Je suis maintenant dans les Pyrénées, autres merveilles. Je vais boire un peu de soufre pour mes rhumatismes de l’an dernier. Du reste je passe ma vie à admirer. Que la création est belle ! On ne peut pas se déplacer sans s’extasier à chaque pas. Avant-hier je voyais la mer, hier l’Espagne, aujourd’hui les montagnes. Tout cela est beau, beau différemment, mais également.

Admirons, ma fille chérie, mais n’oublions pas qu’admirer ne vaut pas aimer. Aimons surtout. On n’a pas besoin de te dire cela à toi qui as tous les amours à la fois. Dis à ton Charles que j’ai été bien charmé de son petit mot. Je sais qu’il a le cœur noble et l’esprit élevé. Vous vous entendrez toujours. Se comprendre, c’est s’aimer. Je t’embrasse du fond de mon cœur. Dans un mois !

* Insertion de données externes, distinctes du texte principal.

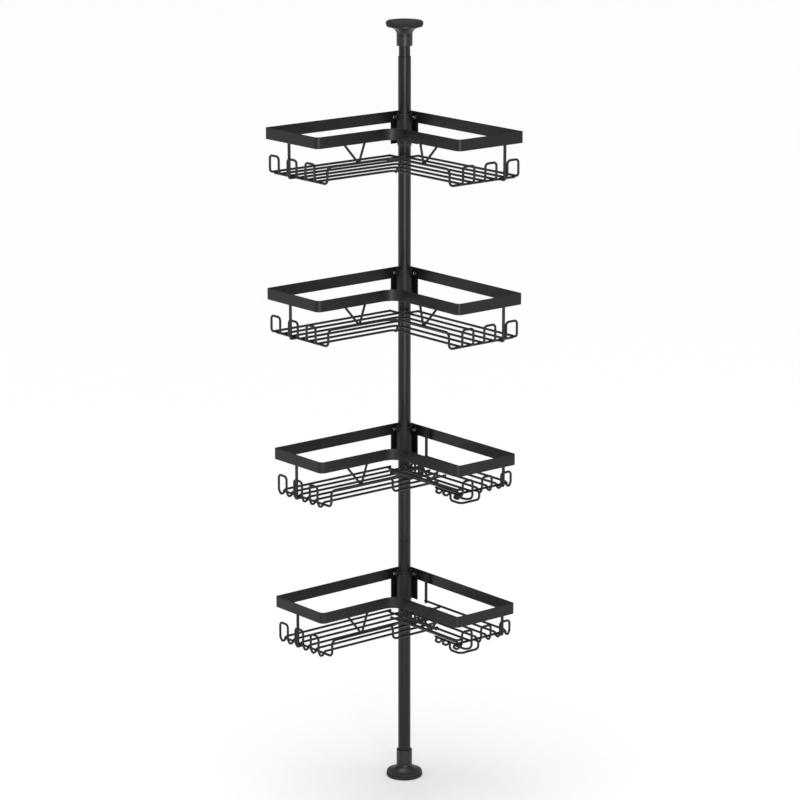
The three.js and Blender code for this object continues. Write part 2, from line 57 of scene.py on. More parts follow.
# A route through corners, each rounded by an arc that leaves its straight run at
# reach = radius * tan(turn / 2): start + along * r * sin(a) + toCentre * r * (1 - cos(a)), a from 0 to turn.
# ease adds a point that far before and after every arc, which keeps the shading of long flats level.
def roundedRoute(corners, bends, steps=8, closed=False, ease=0.0):
    corners = np.asarray(corners, float)
    bends = np.broadcast_to(np.asarray(bends, float), (len(corners),)).copy()
    if closed:
        before, after = np.roll(corners, 1, axis=0), np.roll(corners, -1, axis=0)
        here, radius = corners, bends
    else:
        before, here, after, radius = corners[:-2], corners[1:-1], corners[2:], bends[1:-1]
    into, out = here - before, after - here
    # An arc takes up less than half of the run on either side, so that neighbours never meet.
    shortest = np.minimum(np.linalg.norm(into, axis=1), np.linalg.norm(out, axis=1)) * 0.49
    into, out = unit(into), unit(out)
    cosTurn = np.clip((into * out).sum(axis=1), -1, 1)
    turn = np.maximum(np.arccos(cosTurn), 1e-4)
    reach = np.minimum(radius * np.tan(turn / 2), shortest)
    arcRadius = (reach / np.tan(turn / 2))[:, None, None]
    toCentre = unit(out - into * cosTurn[:, None])
    angle = turn[:, None, None] * np.linspace(0, 1, steps + 1)[None, :, None]
    start = (here - into * reach[:, None])[:, None]
    onward = into[:, None] * arcRadius * np.sin(angle)
    sideways = toCentre[:, None] * arcRadius * (1 - np.cos(angle))
    arcs = start + onward + sideways
    if ease:
        room = np.minimum(ease, np.maximum(shortest - reach, 0))[:, None]
        lead, tail = (into * room)[:, None], (out * room)[:, None]
        arcs = np.concatenate([arcs[:, :1] - lead, arcs, arcs[:, -1:] + tail], axis=1)
    route = arcs.reshape(-1, corners.shape[1])
    if closed:
        return route
    return np.concatenate([corners[:1], route, corners[-1:]])


# The direction of travel at each point of a route: the sum of the unit steps on either side of it.
def travelOf(route, closed):
    steps = unit(np.diff(route, axis=0, append=route[:1]) if closed else np.diff(route, axis=0))
    if closed:
        return unit(steps + np.roll(steps, 1, axis=0))
    return unit(np.concatenate([steps[:1], steps[1:] + steps[:-1], steps[-1:]]))


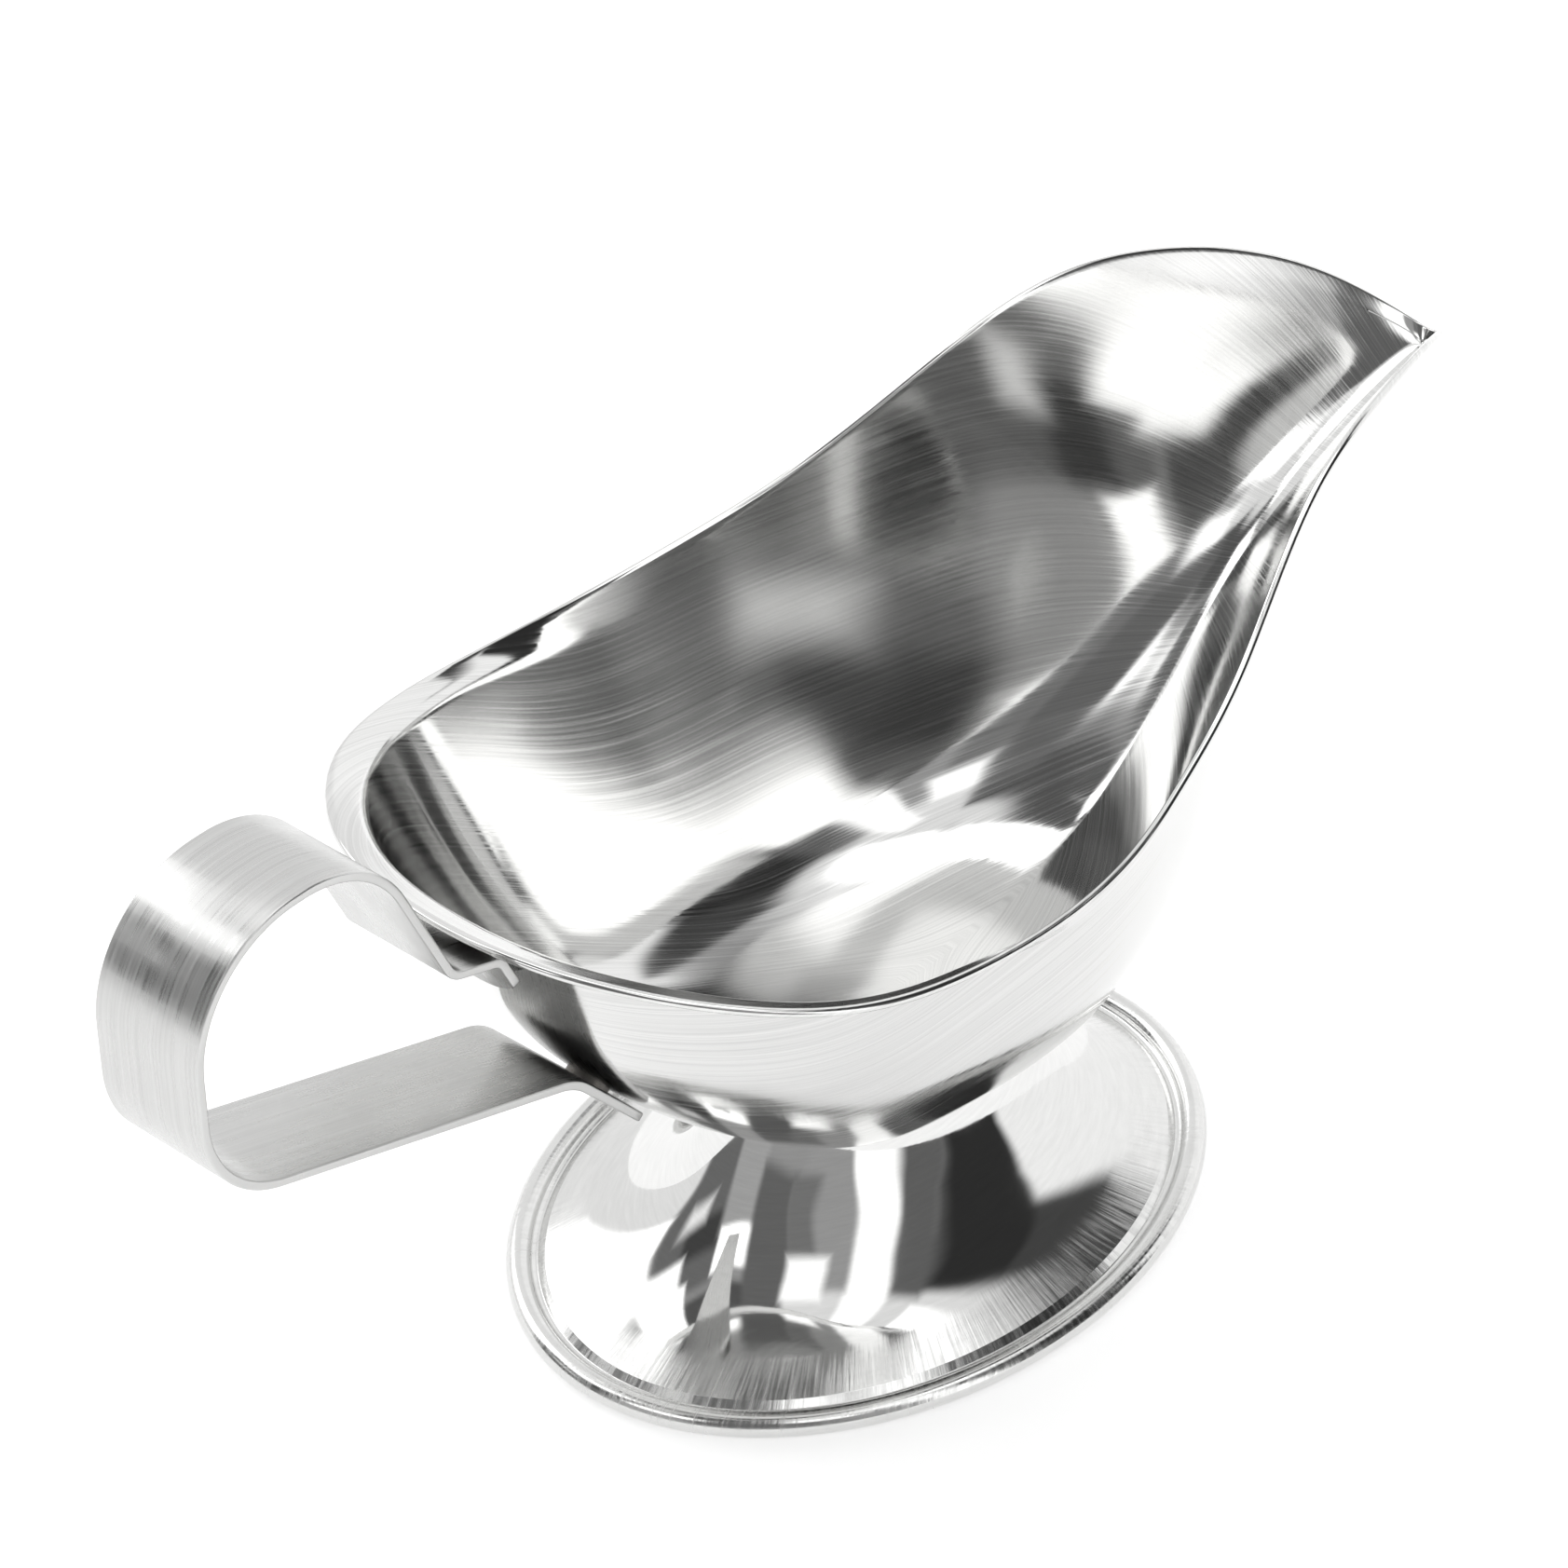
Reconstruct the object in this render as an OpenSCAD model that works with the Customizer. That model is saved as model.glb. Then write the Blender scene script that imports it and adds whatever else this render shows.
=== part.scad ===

Écris-moi toujours à Pau. Mille amitiés à Auguste Vacquerie.

À Léopoldine.

Luz, 25 août [1843].

J’écris à ta mère, ma fille chérie, la tournée que je fais dans ces montagnes. Je t’envoie au dos de cette lettre un petit gribouillis qui te donnera quelque idée des choses que je vois tous les jours, qui me paraissent bien belles, et qui me sembleraient bien plus belles encore, chère enfant, si je les voyais avec toi. Ce qui te surprendra, c’est que l’espèce de ruine qui est au bas de la montagne n’est point une ruine : c’est un rocher. Les Pyrénées sont pleines de ces blocs étranges qui imitent des édifices écroulés. Les Pyrénées elles-mêmes, au reste, ne sont qu’un grand édifice écroulé.

Les deux triangles blancs que tu vois dans les entre-deux des montagnes sont de la neige. Dans certaines Pyrénées, et particulièrement sur le Vignemale, la neige prend son niveau comme l’océan.

Je prends les eaux, mais j’ai toujours les yeux malades. Il est vrai que je travaille beaucoup. Je pourrais dire sans cesse. Mais c’est ma vie. Travailler, c’est m’occuper de vous tous.

Tu as maintenant deux Charles pour te rendre heureuse. Avant peu tu auras aussi ton père. Donc, continue d’engraisser, de rire et de te bien porter. Rayonne, mon enfant. Tu es dans l’âge.

Je charge ta mère de mes souvenirs pour madame Lefèvre et monsieur Regnauld. Et puis je t’embrasse, ton Charles et toi, du fond du cœur.

Écris-moi maintenant à La Rochelle poste restante.

Fais souvenir ta bonne mère, qui est un peu distraite, que c’est à La Rochelle qu’il faut m’écrire désormais.

À Toto.

Luz, 25 août [1843].

J’étais hier, mon cher petit Toto, au bord d’un lac vert et charmant qui est à quatre mille pieds de hauteur dans la montagne et qui a douze cent cinquante pieds de profondeur. Rien de plus gracieux et de plus joli que ce lac. — L’eau en est glaciale. — Si l’on y tombe, on est mort. — C’est ce qui est arrivé il y a deux ans à deux jeunes mariés dont le tombeau est au bord du lac sur un rocher. J’y ai cueilli cette petite fleur. Je te l’envoie pour la joindre à l’autre. Celle-ci s’appelle une cinéraire. Elle est bien nommée, comme tu vois, venant sur un tombeau. Le lac s’appelle le lac de Gaube.

À propos d’eau froide, garde-toi bien, cher enfant, de l’eau de la mer, à moins que M. Louis ne te permette d’en prendre des bains chauds. As-tu songé à le lui demander ? Il faudrait lui écrire pour cela.

Moi, je prends toujours des bains de soufre en compagnie d’une foule de lions qui viennent de Paris et d’ours qui viennent de la montagne. Les lions ont des gants jaunes, les ours ont la chaîne au cou ; les ours ont l’air philosophe, les lions ont l’air bête. On fait danser les ours et les lions les regardent ; si les ours n’avaient pas la chaîne au cou et la muselière au nez, ce sont eux qui feraient danser les lions.

Tout cela veut dire, mon enfant chéri, que je veux te faire rire et que je t’aime. Porte-toi bien, soigne-toi bien, aime-moi bien. Le petit point noir va bientôt approcher.

C’est maintenant à La Rochelle, poste restante, qu’il faut m’écrire. Je te charge, mon Toto, de le rappeler à tout le monde.